Many weather forecast providers believe that forecast uncertainty in the form of the worst-case scenario would be useful for general public end users. We tested this suggestion in 4 studies using realistic weather-related decision tasks involving high winds and low temperatures. College undergraduates, given the statistical equivalent of the worst-case scenario (1 boundary of the 80% predictive interval), demonstrated biased understanding of future weather conditions compared with those given both bounds or no uncertainty information. We argue that this was due to an anchoring effect on numeric estimates, which were closer to the worst-case scenario than was warranted and increased linearly as the anchor became more extreme.

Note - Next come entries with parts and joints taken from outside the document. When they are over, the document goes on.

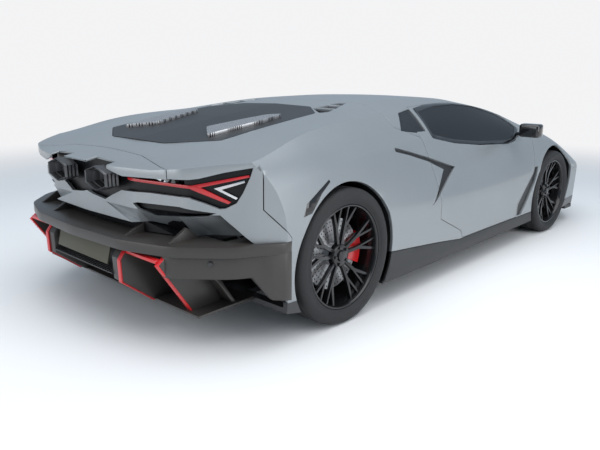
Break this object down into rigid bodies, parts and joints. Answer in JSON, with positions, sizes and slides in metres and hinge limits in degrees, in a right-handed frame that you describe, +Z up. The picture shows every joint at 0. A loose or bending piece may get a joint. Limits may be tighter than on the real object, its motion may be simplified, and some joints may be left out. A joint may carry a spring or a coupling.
{
  "type": "mid-engined two-seat supercar",
  "caption": "Low wedge-shaped two-seat supercar with rising doors, opening lids, steered front wheels and a tilting rear wing; all wheels roll.",
  "frame": {"origin": "on the ground, halfway between nose and tail, on the centre plane", "axes": "+X forward, +Y to the car's left, +Z up"},
  "size_m": [4.947, 2.266, 1.16],
  "materials": {
    "black_trim": "dark satin composite",
    "body_paint": "satin grey paint",
    "cabin_trim": "soft black trim",
    "caliper_red": "gloss red",
    "carbon": "carbon fibre composite",
    "chassis_metal": "forged aluminium",
    "disc_steel": "drilled brake disc",
    "engine_metal": "cast aluminium",
    "exhaust_metal": "dark heat-tinted steel",
    "glass": "dark tinted glass",
    "gloss_black": "gloss black",
    "lamp_lens": "dark clear lens",
    "lamp_red": "red lens",
    "liner_plastic": "textured plastic",
    "rim_black": "gloss black",
    "seat_leather": "black leather",
    "tyre": "rubber"
  },
  "bodies": {
    "chassis": {"tub": "carbon", "roof": "body_paint", "tail_panel": "body_paint", "front_bumper": "body_paint", "front_fenders": "body_paint", "rear_quarters": "body_paint", "fixed_glass": "glass", "side_skirts": "black_trim", "luggage_box": "black_trim", "rear_bumper": "black_trim", "rear_diffuser": "black_trim", "exhaust_tips": "exhaust_metal", "engine_block": "engine_metal", "seats": "seat_leather", "dashboard": "cabin_trim", "headlamps": "lamp_lens", "tail_lamps": "lamp_red", "front_splitter": "black_trim", "arch_liners": "liner_plastic", "front_suspension": "chassis_metal", "rear_suspension": "chassis_metal", "rear_calipers": "caliper_red"},
    "door_left": {"door_left": "body_paint", "door_glass_left": "glass", "mirror_left": "gloss_black"},
    "door_right": {"door_right": "body_paint", "door_glass_right": "glass", "mirror_right": "gloss_black"},
    "front_lid": {"front_lid": "body_paint"},
    "engine_cover": {"engine_cover": "body_paint"},
    "rear_wing": {"rear_wing": "body_paint"},
    "steering_wheel": {"steering_wheel": "cabin_trim"},
    "knuckle_left": {"knuckle_left": "chassis_metal", "caliper_front_left": "caliper_red"},
    "knuckle_right": {"knuckle_right": "chassis_metal", "caliper_front_right": "caliper_red"},
    "wheel_front_left": {"tyre_front_left": "tyre", "rim_front_left": "rim_black", "disc_front_left": "disc_steel"},
    "wheel_front_right": {"tyre_front_right": "tyre", "rim_front_right": "rim_black", "disc_front_right": "disc_steel"},
    "wheel_rear_left": {"tyre_rear_left": "tyre", "rim_rear_left": "rim_black", "disc_rear_left": "disc_steel"},
    "wheel_rear_right": {"tyre_rear_right": "tyre", "rim_rear_right": "rim_black", "disc_rear_right": "disc_steel"}
  },
  "joints": [
    {"name": "door_left_swing", "type": "hinge", "parent": "chassis", "child": "door_left", "pos_m": [0.955, 0.79, 0.87], "axis": [0, 0.866, -0.5], "range_deg": [0, 75]},
    {"name": "door_right_swing", "type": "hinge", "parent": "chassis", "child": "door_right", "pos_m": [0.955, -0.79, 0.87], "axis": [0, 0.866, 0.5], "range_deg": [0, 75]},
    {"name": "front_lid_hinge", "type": "hinge", "parent": "chassis", "child": "front_lid", "pos_m": [1.29, 0, 0.815], "axis": [0, -1, 0], "range_deg": [0, 55]},
    {"name": "engine_cover_hinge", "type": "hinge", "parent": "chassis", "child": "engine_cover", "pos_m": [-0.89, 0, 1.068], "axis": [0, 1, 0], "range_deg": [0, 40]},
    {"name": "rear_wing_hinge", "type": "hinge", "parent": "chassis", "child": "rear_wing", "pos_m": [-2.32, 0, 0.893], "axis": [0, 1, 0], "range_deg": [0, 15]},
    {"name": "steer_left", "type": "hinge", "parent": "chassis", "child": "knuckle_left", "pos_m": [1.3155, 0.805, 0.346], "axis": [0, 0, 1], "range_deg": [-28, 28]},
    {"name": "steer_right", "type": "hinge", "parent": "chassis", "child": "knuckle_right", "pos_m": [1.3155, -0.805, 0.346], "axis": [0, 0, 1], "range_deg": [-28, 28]},
    {"name": "steering_wheel_turn", "type": "hinge", "parent": "chassis", "child": "steering_wheel", "pos_m": [0.455, 0.37, 0.72], "axis": [-0.9272, 0, 0.3746], "range_deg": [-364, 364]},
    {"name": "wheel_front_left_spin", "type": "hinge", "parent": "knuckle_left", "child": "wheel_front_left", "pos_m": [1.3155, 0.85, 0.346], "axis": [0, 1, 0], "continuous": true},
    {"name": "wheel_front_right_spin", "type": "hinge", "parent": "knuckle_right", "child": "wheel_front_right", "pos_m": [1.3155, -0.85, 0.346], "axis": [0, 1, 0], "continuous": true},
    {"name": "wheel_rear_left_spin", "type": "hinge", "parent": "chassis", "child": "wheel_rear_left", "pos_m": [-1.4635, 0.836, 0.368], "axis": [0, 1, 0], "continuous": true},
    {"name": "wheel_rear_right_spin", "type": "hinge", "parent": "chassis", "child": "wheel_rear_right", "pos_m": [-1.4635, -0.836, 0.368], "axis": [0, 1, 0], "continuous": true}
  ],
  "couplings": [
    {"joint": "steer_right", "follows": "steer_left", "ratio": 1},
    {"joint": "steering_wheel_turn", "follows": "steer_left", "ratio": 13}
  ]
}
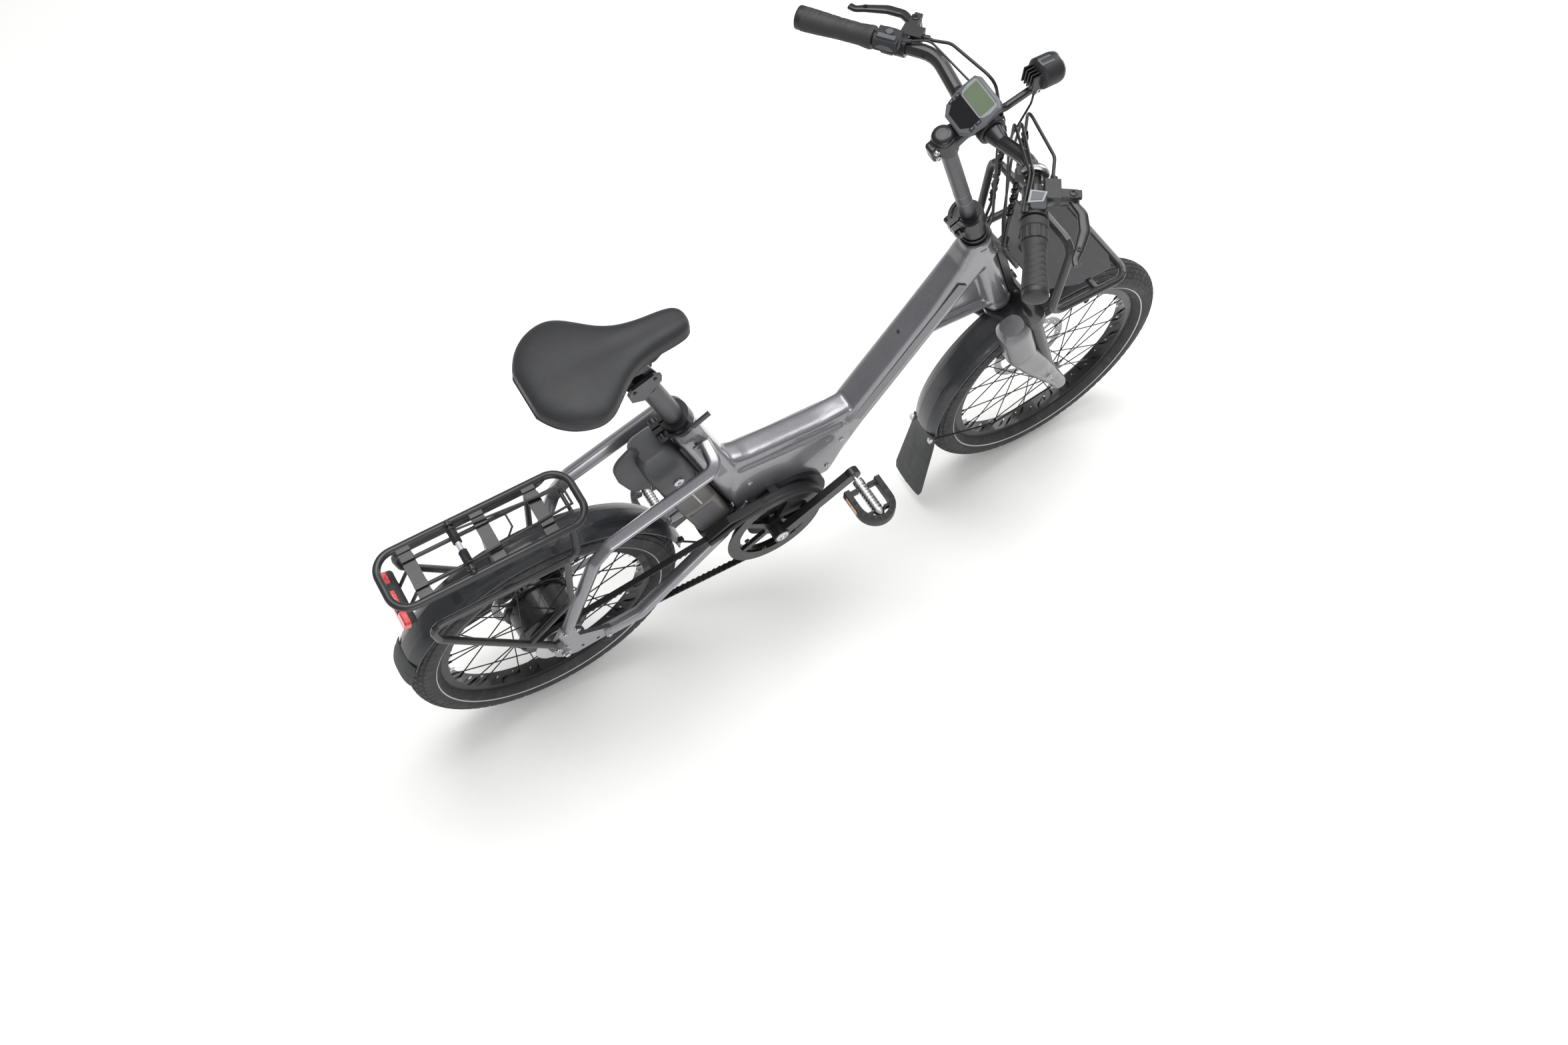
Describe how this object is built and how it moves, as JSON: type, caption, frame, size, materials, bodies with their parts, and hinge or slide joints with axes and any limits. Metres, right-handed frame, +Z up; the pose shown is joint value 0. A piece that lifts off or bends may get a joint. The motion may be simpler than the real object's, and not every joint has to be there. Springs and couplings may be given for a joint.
{
  "type": "compact electric bicycle",
  "caption": "Low-step compact electric bicycle with a suspension fork, toothed belt drive, disc brakes, rear rack, front carrier, twisting adjustable stem and folding kickstand.",
  "frame": {"origin": "on the ground, in the middle of the bicycle's length and width", "axes": "+X forward, +Y to the rider's left, +Z up"},
  "size_m": [1.6046, 0.616, 1.1446],
  "materials": {
    "frame_paint": "satin",
    "fork_paint": "gloss",
    "black_tube": "satin",
    "black_alloy": "satin",
    "grey_alloy": "satin",
    "bare_alloy": "satin",
    "motor_shell": "matte",
    "black_plastic": "matte",
    "fender_plastic": "gloss",
    "battery_shell": "matte",
    "grey_plastic": "matte",
    "lamp_red": "gloss",
    "tyre_rubber": "matte",
    "grip_rubber": "matte",
    "belt_rubber": "matte",
    "cable_jacket": "satin",
    "saddle_cover": "matte",
    "steel": "satin",
    "disc_steel": "satin",
    "spoke_steel": "satin"
  },
  "bodies": {
    "frame": {"main_frame": "frame_paint", "right_rear_stays": "frame_paint", "left_rear_stays": "frame_paint", "drive_motor": "motor_shell", "belt_guard": "black_plastic", "battery_dock": "black_plastic", "seat_collar": "black_alloy", "rack_frame": "black_tube", "tail_light": "lamp_red", "rear_fender": "fender_plastic", "front_carrier": "black_tube", "headset_cups": "black_alloy", "drive_belt": "belt_rubber", "rear_axle": "steel", "rear_caliper": "black_alloy"},
    "battery": {"battery_case": "battery_shell"},
    "seat_clamp_lever": {"seat_lever": "black_alloy"},
    "seat_post": {"seatpost": "grey_alloy", "suspension_spring": "steel"},
    "front_link": {"link_front": "black_alloy"},
    "rear_link": {"link_rear": "black_alloy"},
    "saddle": {"saddle_head": "black_alloy", "saddle_rails": "black_tube", "saddle_pad": "saddle_cover"},
    "luggage_spring_clamp": {"luggage_clamp": "black_tube"},
    "crankset": {"crank_arms": "black_alloy", "crank_axle": "steel", "front_pulley": "black_alloy"},
    "pedal_right": {"right_pedal": "black_plastic"},
    "pedal_left": {"left_pedal": "black_plastic"},
    "cog": {"rear_cog": "bare_alloy"},
    "rear_wheel": {"rear_hub": "black_alloy", "rear_rim": "black_alloy", "rear_spokes": "spoke_steel", "rear_tyre": "tyre_rubber", "rear_disc": "disc_steel"},
    "fork": {"fork_crown": "black_tube"},
    "fork_slider": {"fork_lowers": "fork_paint", "front_caliper": "black_alloy", "front_fender": "fender_plastic"},
    "front_wheel": {"front_hub": "black_alloy", "front_rim": "black_alloy", "front_spokes": "spoke_steel", "front_tyre": "tyre_rubber", "front_disc": "disc_steel"},
    "stem_sleeve": {"stem_clamp": "black_alloy"},
    "stem_clamp_lever": {"stem_lever": "black_alloy"},
    "bars": {"stem_tube": "grey_alloy", "handlebar": "black_tube", "grips": "grip_rubber", "bar_controls": "black_plastic", "display": "grey_plastic", "headlight": "black_plastic", "control_cables": "cable_jacket"},
    "brake_lever_right": {"right_brake_lever": "black_alloy"},
    "brake_lever_left": {"left_brake_lever": "black_alloy"},
    "twist_grip": {"twist_shifter": "grip_rubber"},
    "assist_rocker_key": {"assist_rocker": "grey_plastic"},
    "mode_key": {"mode_button": "grey_plastic"},
    "kickstand": {"kickstand_leg": "black_alloy"}
  },
  "joints": [
    {"name": "steering", "type": "hinge", "parent": "frame", "child": "fork", "pos_m": [0.50107, 0, 0.24459], "axis": [-0.3502, 0, 0.9367], "range_deg": [-60, 60]},
    {"name": "fork_travel", "type": "slide", "parent": "fork", "child": "fork_slider", "axis": [-0.3502, 0, 0.9367], "range_m": [0, 0.038], "stiffness_N_per_m": 9000, "springref_m": -0.02},
    {"name": "front_wheel_spin", "type": "hinge", "parent": "fork_slider", "child": "front_wheel", "pos_m": [0.54228, 0, 0.26], "axis": [0, 1, 0], "continuous": true},
    {"name": "stem_twist", "type": "hinge", "parent": "fork", "child": "stem_sleeve", "pos_m": [0.50107, 0, 0.24459], "axis": [-0.3502, 0, 0.9367], "range_deg": [0, 90]},
    {"name": "stem_height", "type": "slide", "parent": "stem_sleeve", "child": "bars", "axis": [-0.3502, 0, 0.9367], "range_m": [-0.08, 0.03], "deforming": ["control_cables"]},
    {"name": "stem_lever_swing", "type": "hinge", "parent": "stem_sleeve", "child": "stem_clamp_lever", "pos_m": [0.24651, 0, 0.84549], "axis": [0, -1, 0], "range_deg": [0, 120]},
    {"name": "brake_squeeze_right", "type": "hinge", "parent": "bars", "child": "brake_lever_right", "pos_m": [0.26733, -0.1902, 1.09201], "axis": [0.0396, 0.0575, -0.9976], "range_deg": [0, 15], "stiffness_Nm_per_rad": 0.6, "springref_deg": -14.32},
    {"name": "brake_squeeze_left", "type": "hinge", "parent": "bars", "child": "brake_lever_left", "pos_m": [0.26733, 0.1902, 1.09201], "axis": [-0.0396, 0.0575, 0.9976], "range_deg": [0, 15], "stiffness_Nm_per_rad": 0.6, "springref_deg": -14.32},
    {"name": "shift_twist", "type": "hinge", "parent": "bars", "child": "twist_grip", "pos_m": [0.19937, -0.19726, 1.09492], "axis": [-0.565, -0.8221, -0.0698], "range_deg": [0, 120]},
    {"name": "assist_rock", "type": "hinge", "parent": "bars", "child": "assist_rocker_key", "pos_m": [0.19866, 0.16723, 1.11938], "axis": [0.8241, 0.5664, 0], "range_deg": [-3, 3], "stiffness_Nm_per_rad": 0.3},
    {"name": "mode_press", "type": "slide", "parent": "bars", "child": "mode_key", "axis": [0.0396, -0.0575, -0.9976], "range_m": [0, 0.0012], "stiffness_N_per_m": 500, "springref_m": -0.0006},
    {"name": "crank_spin", "type": "hinge", "parent": "frame", "child": "crankset", "pos_m": [-0.09672, 0, 0.278], "axis": [0, 1, 0], "continuous": true},
    {"name": "cog_spin", "type": "hinge", "parent": "frame", "child": "cog", "pos_m": [-0.53472, 0, 0.26], "axis": [0, 1, 0], "continuous": true},
    {"name": "pedal_right_spin", "type": "hinge", "parent": "crankset", "child": "pedal_right", "pos_m": [0.05051, 0, 0.363], "axis": [0, 1, 0], "continuous": true},
    {"name": "pedal_left_spin", "type": "hinge", "parent": "crankset", "child": "pedal_left", "pos_m": [-0.24394, 0, 0.193], "axis": [0, 1, 0], "continuous": true},
    {"name": "rear_wheel_spin", "type": "hinge", "parent": "frame", "child": "rear_wheel", "pos_m": [-0.53472, 0, 0.26], "axis": [0, 1, 0], "continuous": true},
    {"name": "battery_tilt", "type": "hinge", "parent": "frame", "child": "battery", "pos_m": [-0.24032, 0, 0.35062], "axis": [0, -1, 0], "range_deg": [0, 9]},
    {"name": "seat_height", "type": "slide", "parent": "frame", "child": "seat_post", "axis": [-0.3338, 0, 0.9426], "range_m": [-0.06, 0.08]},
    {"name": "seat_lever_swing", "type": "hinge", "parent": "frame", "child": "seat_clamp_lever", "pos_m": [-0.2876, 0, 0.68185], "axis": [0, -1, 0], "range_deg": [0, 100]},
    {"name": "seat_suspension", "type": "hinge", "parent": "seat_post", "child": "front_link", "pos_m": [-0.29366, 0, 0.854], "axis": [0, -1, 0], "range_deg": [0, 26], "stiffness_Nm_per_rad": 40, "springref_deg": -11.46, "deforming": ["suspension_spring"]},
    {"name": "rear_link_swing", "type": "hinge", "parent": "seat_post", "child": "rear_link", "pos_m": [-0.32766, 0, 0.842], "axis": [0, -1, 0], "range_deg": [0, 26]},
    {"name": "saddle_level", "type": "hinge", "parent": "front_link", "child": "saddle", "pos_m": [-0.31382, 0, 0.89534], "axis": [0, -1, 0], "range_deg": [-26, 0]},
    {"name": "luggage_clamp_lift", "type": "hinge", "parent": "frame", "child": "luggage_spring_clamp", "pos_m": [-0.63672, 0, 0.626], "axis": [0, -1, 0], "range_deg": [0, 80], "stiffness_Nm_per_rad": 0.3, "springref_deg": -17.19},
    {"name": "kickstand_swing", "type": "hinge", "parent": "frame", "child": "kickstand", "pos_m": [-0.49072, 0.0915, 0.224], "axis": [0, -1, 0], "range_deg": [0, 72]}
  ],
  "couplings": [
    {"joint": "cog_spin", "follows": "crank_spin", "ratio": 2.0833},
    {"joint": "rear_link_swing", "follows": "seat_suspension", "ratio": 1},
    {"joint": "saddle_level", "follows": "seat_suspension", "ratio": -1}
  ]
}
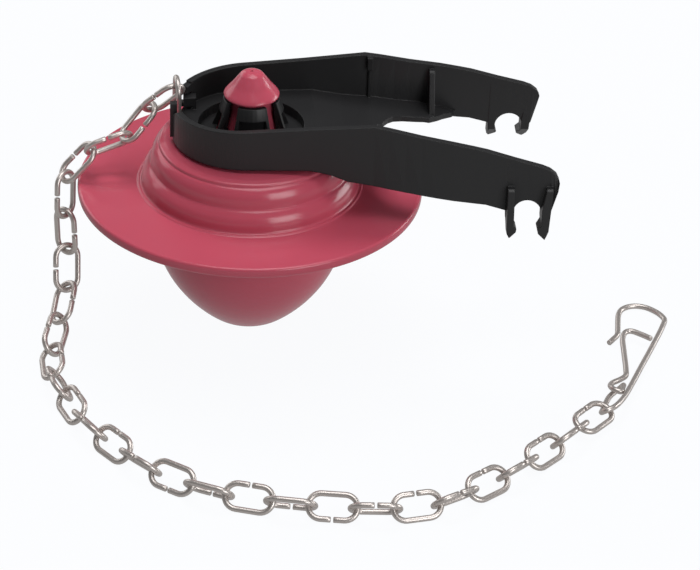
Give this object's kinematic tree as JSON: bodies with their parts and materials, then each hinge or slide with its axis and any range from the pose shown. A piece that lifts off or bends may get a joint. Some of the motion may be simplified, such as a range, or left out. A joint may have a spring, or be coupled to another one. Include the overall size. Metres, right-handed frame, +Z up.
{
  "type": "toilet_flapper",
  "caption": "Cistern flapper with a red rubber bulb and seal on a black plastic yoke with two peg clips, and a steel pull chain ending in a wire snap hook.",
  "frame": {"origin": "centre of the sealing disc's underside", "axes": "+X from the hub towards the peg clips, +Y to the far arm, +Z up from the valve seat"},
  "size_m": [0.1416, 0.1198, 0.0623],
  "materials": {
    "rubber": "glossy red",
    "plastic": "satin black",
    "steel": "plain bent wire"
  },
  "bodies": {
    "root": {"frame": "plastic", "seal": "rubber", "chain_link_01": "steel", "chain_link_02": "steel", "chain_link_03": "steel", "chain_link_04": "steel", "chain_link_05": "steel", "chain_link_06": "steel", "chain_link_07": "steel", "chain_link_08": "steel", "chain_link_09": "steel", "chain_link_10": "steel", "chain_link_11": "steel", "chain_link_12": "steel", "chain_link_13": "steel", "chain_link_14": "steel", "chain_link_15": "steel", "chain_link_16": "steel", "chain_link_17": "steel", "chain_link_18": "steel", "chain_link_19": "steel", "chain_link_20": "steel", "chain_link_21": "steel", "chain_link_22": "steel", "chain_link_23": "steel", "chain_link_24": "steel", "chain_link_25": "steel", "chain_link_26": "steel", "chain_link_27": "steel", "chain_link_28": "steel", "chain_link_29": "steel", "snap_hook": "steel"}
  },
  "joints": []
}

In many situations tested here, anchoring in numeric estimates also extended to subsequent binary decisions, leading participants with the worst-case scenario to take action more often than did other participants. These results suggest that worst-case scenario forecasts can mislead the user. They appear to convince people that wind speeds will be higher and temperatures will be lower than what are indicated by the forecast. In addition, participants systematically "corrected" the forecast they were given. This effect was most prominent in the condition in which no uncertainty was provided, suggesting that people feel compelled to take uncertainty into account, even when it is not acknowledged by the forecast. Both the anchoring and correction biases were least evident when both bounds were provided, suggesting that balanced uncertainty leads to the best understanding of future weather conditions.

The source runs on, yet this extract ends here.